* Data segment *
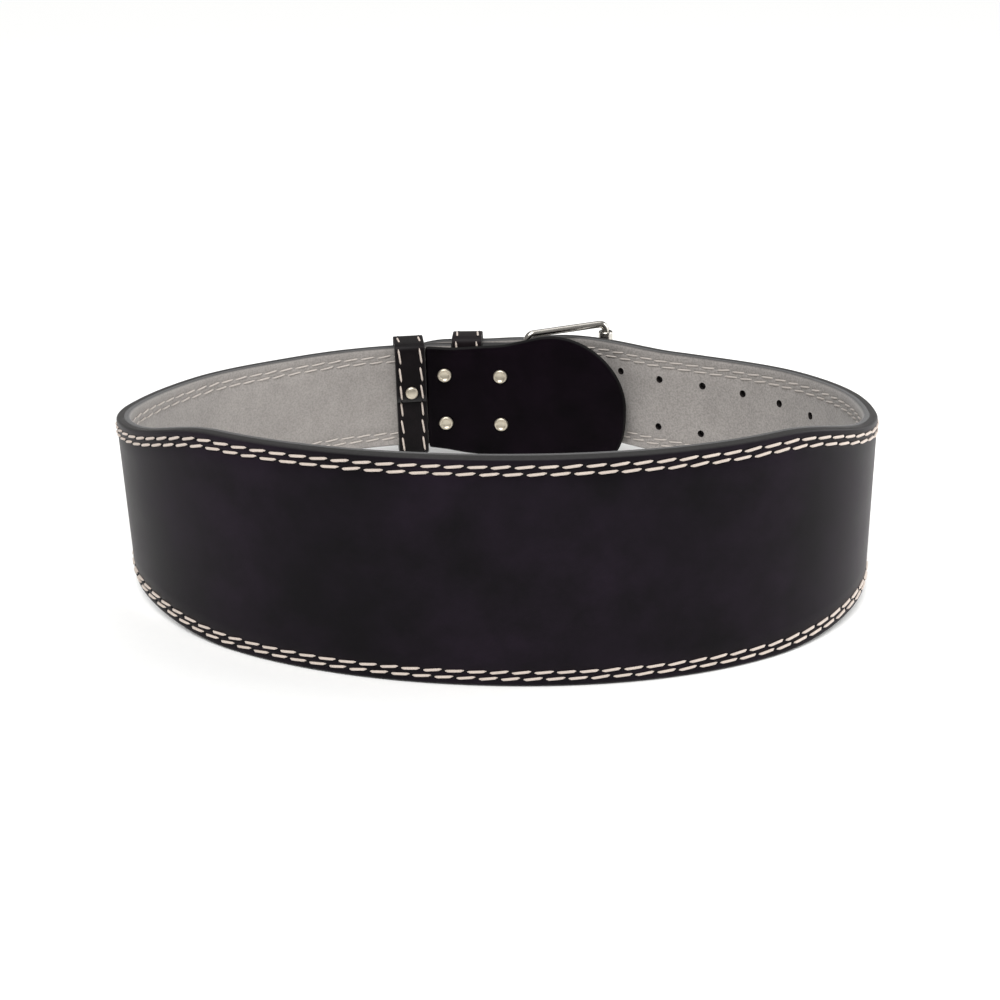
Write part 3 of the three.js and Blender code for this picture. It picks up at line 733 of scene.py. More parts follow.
def stitch_tree():
    """Stitches along edges: tapered, arched threads, each a little askew, and at each needle hole a flat drop
    whose dark material on leather is painted shade of the hole.
    """
    tree, given, result = new_tree("Stitching", {
        "Stitch length": "Float", "Pitch": "Float", "Thread": "Float", "Seed": "Int",
        "Thread material": "Material", "Needle material": "Material",
    })
    seams = add(tree, "GeometryNodeMeshToCurve", {"Mesh": given["Geometry"]})
    points = add(tree, "GeometryNodeCurveToPoints", {"Curve": seams, "Length": given["Pitch"]}, mode="LENGTH")
    outward = add(tree, "GeometryNodeInputNamedAttribute", {"Name": "outward"}, data_type="FLOAT_VECTOR")
    turn = add(tree, "FunctionNodeAxesToRotation", {
        "Primary Axis": points.outputs["Tangent"], "Secondary Axis": outward.outputs["Attribute"],
    }, primary_axis="X", secondary_axis="Z")
    skew = add(tree, "FunctionNodeRandomValue", {
        0: (-0.02, -0.02, 0.05), 1: (0.02, 0.02, 0.14), "Seed": given["Seed"]}, data_type="FLOAT_VECTOR")
    askew = add(tree, "FunctionNodeRotateRotation", {
        "Rotation": turn, "Rotate By": skew}, rotation_space="LOCAL")
    back, ahead = (
        add(tree, "ShaderNodeCombineXYZ", {
            "X": add(tree, "ShaderNodeMath", {0: given["Stitch length"], 1: share}, operation="MULTIPLY")})
        for share in (-0.5, 0.5)
    )
    line = add(tree, "GeometryNodeCurvePrimitiveLine", {"Start": back, "End": ahead})
    fine = add(tree, "GeometryNodeResampleCurve", {"Curve": line, "Count": 7})
    share = add(tree, "GeometryNodeSplineParameter").outputs["Factor"]
    # The thread is full along most of its length and dips at both ends
    centred = add(tree, "ShaderNodeMath", {0: share, 1: 2.0, 2: -1.0}, operation="MULTIPLY_ADD")
    power = add(tree, "ShaderNodeMath", {0: centred, 1: 8.0}, operation="POWER")
    swell = add(tree, "ShaderNodeMath", {0: 1.0, 1: power}, operation="SUBTRACT")
    width = add(tree, "ShaderNodeMath", {0: swell, 1: 0.6, 2: 0.4}, operation="MULTIPLY_ADD")
    radius = add(tree, "ShaderNodeMath", {0: width, 1: given["Thread"]}, operation="MULTIPLY")
    arch = add(tree, "ShaderNodeMath", {0: swell, 1: 0.5, 2: -0.32}, operation="MULTIPLY_ADD")
    rise = add(tree, "ShaderNodeMath", {0: arch, 1: given["Thread"]}, operation="MULTIPLY")
    lifted = add(tree, "ShaderNodeCombineXYZ", {"Z": rise})
    arched = add(tree, "GeometryNodeSetPosition", {"Geometry": fine, "Offset": lifted})
    run = add(tree, "GeometryNodeStoreNamedAttribute", {
        "Name": "strand", "Geometry": arched, "Value": share}, data_type="FLOAT", domain="POINT")
    section = add(tree, "GeometryNodeCurvePrimitiveCircle", {"Resolution": 6, "Radius": 0.5})
    thread = add(tree, "GeometryNodeCurveToMesh", {
        "Curve": run, "Profile Curve": section, "Scale": radius, "Fill Caps": True})
    # A flat drop lies at each needle hole, half a pitch on from each stitch; in a dark material it is painted
    # shade of the hole
    drop = add(tree, "GeometryNodeMeshUVSphere", {"Segments": 8, "Rings": 4, "Radius": 0.5})
    shift = add(tree, "ShaderNodeMath", {0: given["Pitch"], 1: 0.5}, operation="MULTIPLY")
    aside = add(tree, "ShaderNodeCombineXYZ", {"X": shift})
    flat = add(tree, "ShaderNodeVectorMath", {
        0: (1.9, 0.85, 0.26), "Scale": given["Thread"]}, operation="SCALE")
    needle = add(tree, "GeometryNodeTransform", {
        "Geometry": drop.outputs["Mesh"], "Translation": aside, "Rotation": (0.0, 0.0, 0.75), "Scale": flat})
    both = add(tree, "GeometryNodeJoinGeometry")
    for shape, rotation, material in ((needle, turn, "Needle material"), (thread, askew, "Thread material")):
        copies = add(tree, "GeometryNodeInstanceOnPoints", {
            "Points": points, "Instance": shape, "Rotation": rotation})
        real = add(tree, "GeometryNodeRealizeInstances", {"Geometry": copies})
        fill(tree, both, {
            0: add(tree, "GeometryNodeSetMaterial", {"Geometry": real, "Material": given[material]})})
    fill(tree, result, {0: add(tree, "GeometryNodeSetShadeSmooth", {"Geometry": both})})
    return tree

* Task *
Nothing should be changed: write out all of the data as is.

* Result *
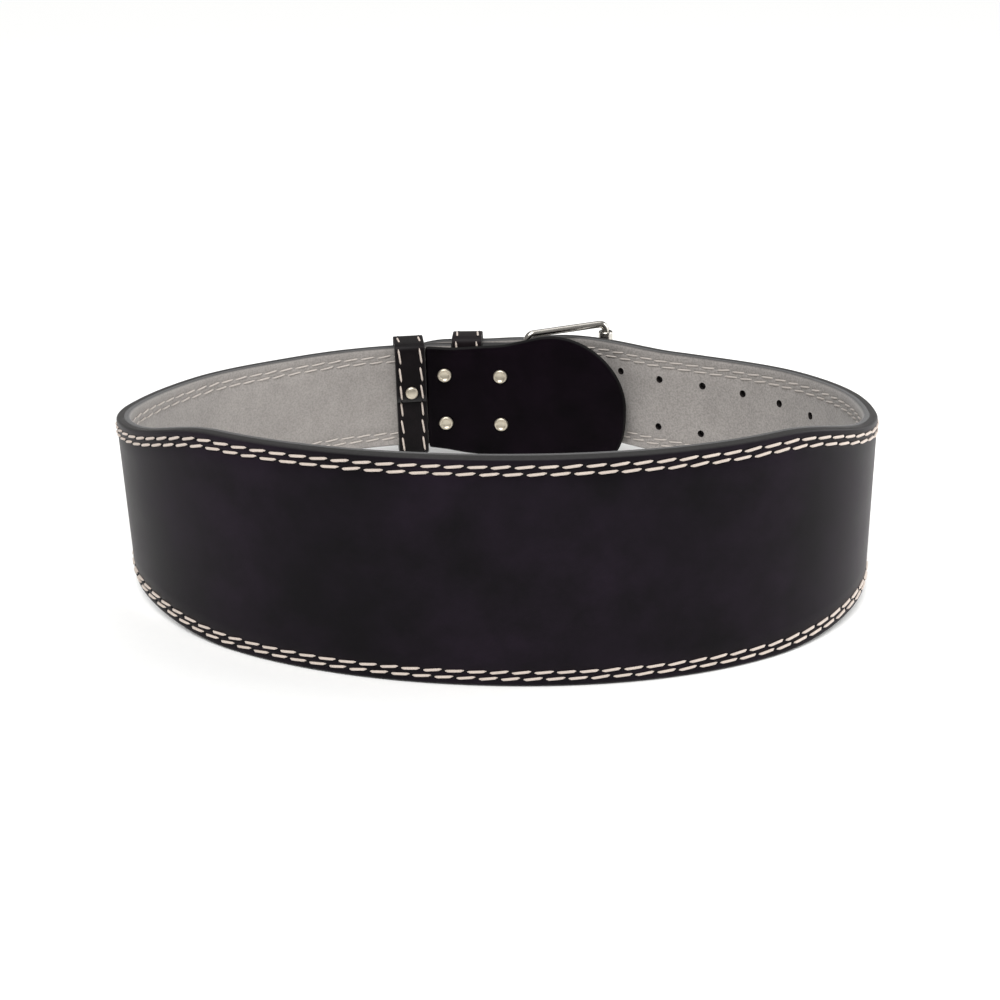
Write part 3 of the three.js and Blender code for this picture. It picks up at line 733 of scene.py. More parts follow.
def stitch_tree():
    """Stitches along edges: tapered, arched threads, each a little askew, and at each needle hole a flat drop
    whose dark material on leather is painted shade of the hole.
    """
    tree, given, result = new_tree("Stitching", {
        "Stitch length": "Float", "Pitch": "Float", "Thread": "Float", "Seed": "Int",
        "Thread material": "Material", "Needle material": "Material",
    })
    seams = add(tree, "GeometryNodeMeshToCurve", {"Mesh": given["Geometry"]})
    points = add(tree, "GeometryNodeCurveToPoints", {"Curve": seams, "Length": given["Pitch"]}, mode="LENGTH")
    outward = add(tree, "GeometryNodeInputNamedAttribute", {"Name": "outward"}, data_type="FLOAT_VECTOR")
    turn = add(tree, "FunctionNodeAxesToRotation", {
        "Primary Axis": points.outputs["Tangent"], "Secondary Axis": outward.outputs["Attribute"],
    }, primary_axis="X", secondary_axis="Z")
    skew = add(tree, "FunctionNodeRandomValue", {
        0: (-0.02, -0.02, 0.05), 1: (0.02, 0.02, 0.14), "Seed": given["Seed"]}, data_type="FLOAT_VECTOR")
    askew = add(tree, "FunctionNodeRotateRotation", {
        "Rotation": turn, "Rotate By": skew}, rotation_space="LOCAL")
    back, ahead = (
        add(tree, "ShaderNodeCombineXYZ", {
            "X": add(tree, "ShaderNodeMath", {0: given["Stitch length"], 1: share}, operation="MULTIPLY")})
        for share in (-0.5, 0.5)
    )
    line = add(tree, "GeometryNodeCurvePrimitiveLine", {"Start": back, "End": ahead})
    fine = add(tree, "GeometryNodeResampleCurve", {"Curve": line, "Count": 7})
    share = add(tree, "GeometryNodeSplineParameter").outputs["Factor"]
    # The thread is full along most of its length and dips at both ends
    centred = add(tree, "ShaderNodeMath", {0: share, 1: 2.0, 2: -1.0}, operation="MULTIPLY_ADD")
    power = add(tree, "ShaderNodeMath", {0: centred, 1: 8.0}, operation="POWER")
    swell = add(tree, "ShaderNodeMath", {0: 1.0, 1: power}, operation="SUBTRACT")
    width = add(tree, "ShaderNodeMath", {0: swell, 1: 0.6, 2: 0.4}, operation="MULTIPLY_ADD")
    radius = add(tree, "ShaderNodeMath", {0: width, 1: given["Thread"]}, operation="MULTIPLY")
    arch = add(tree, "ShaderNodeMath", {0: swell, 1: 0.5, 2: -0.32}, operation="MULTIPLY_ADD")
    rise = add(tree, "ShaderNodeMath", {0: arch, 1: given["Thread"]}, operation="MULTIPLY")
    lifted = add(tree, "ShaderNodeCombineXYZ", {"Z": rise})
    arched = add(tree, "GeometryNodeSetPosition", {"Geometry": fine, "Offset": lifted})
    run = add(tree, "GeometryNodeStoreNamedAttribute", {
        "Name": "strand", "Geometry": arched, "Value": share}, data_type="FLOAT", domain="POINT")
    section = add(tree, "GeometryNodeCurvePrimitiveCircle", {"Resolution": 6, "Radius": 0.5})
    thread = add(tree, "GeometryNodeCurveToMesh", {
        "Curve": run, "Profile Curve": section, "Scale": radius, "Fill Caps": True})
    # A flat drop lies at each needle hole, half a pitch on from each stitch; in a dark material it is painted
    # shade of the hole
    drop = add(tree, "GeometryNodeMeshUVSphere", {"Segments": 8, "Rings": 4, "Radius": 0.5})
    shift = add(tree, "ShaderNodeMath", {0: given["Pitch"], 1: 0.5}, operation="MULTIPLY")
    aside = add(tree, "ShaderNodeCombineXYZ", {"X": shift})
    flat = add(tree, "ShaderNodeVectorMath", {
        0: (1.9, 0.85, 0.26), "Scale": given["Thread"]}, operation="SCALE")
    needle = add(tree, "GeometryNodeTransform", {
        "Geometry": drop.outputs["Mesh"], "Translation": aside, "Rotation": (0.0, 0.0, 0.75), "Scale": flat})
    both = add(tree, "GeometryNodeJoinGeometry")
    for shape, rotation, material in ((needle, turn, "Needle material"), (thread, askew, "Thread material")):
        copies = add(tree, "GeometryNodeInstanceOnPoints", {
            "Points": points, "Instance": shape, "Rotation": rotation})
        real = add(tree, "GeometryNodeRealizeInstances", {"Geometry": copies})
        fill(tree, both, {
            0: add(tree, "GeometryNodeSetMaterial", {"Geometry": real, "Material": given[material]})})
    fill(tree, result, {0: add(tree, "GeometryNodeSetShadeSmooth", {"Geometry": both})})
    return tree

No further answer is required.